How does your solution reduce the exposure of and buffer/protect the communities affected?
By replacing dead tree stands with healthy trees, COAC will be reducing the risk of forest fires in the region. Forest Fires not only destroy the forests and wildlife habitat, but can also be a threat to towns and cities in its path, and the smoke generated by big forest fires can become a health risk for the population of nearby communities.
How does your solution reduce the sensitivity of the communities affected?

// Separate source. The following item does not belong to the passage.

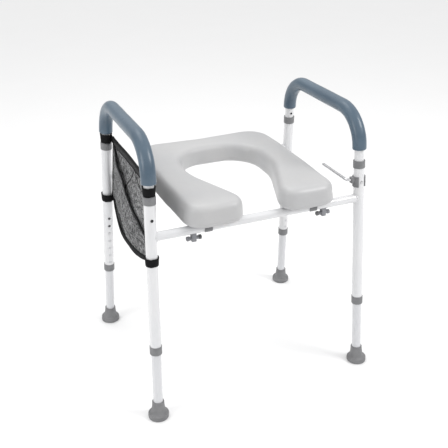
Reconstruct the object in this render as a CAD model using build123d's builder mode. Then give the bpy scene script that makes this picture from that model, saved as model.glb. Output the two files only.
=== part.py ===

As previously mentioned, the communities of the central interior of the province are highly reliant on the forests for their economic sustenance. Even more, the forests are part of the identity of the province and are valued for much more that their economic value. Our program provides many job opportunities by dealing with forest land that otherwise would have been left dying, unproductive, and being a net carbon emitter. There are jobs to be created in different stages, including: logging, hauling, planting, silviculture, carbon offset generation and sell of carbon offsets, as well as promotion of a green economy and the bioenergy sector of BC.
How has your solution increased the capacity of local communities to adapt to potential climate changes?
Our program will generate both stronger, more resilient ecosystems as well as a more diversified sustainable economy on which our communities will be able to rely for decades to come.
Can this solution be replicated elsewhere?
Our project is the first of its kind in Canada as it is the first forestry carbon project that utilizes private funds to plant trees on public land. The project could be replicated in other countries to the extent that there are public lands available for planting.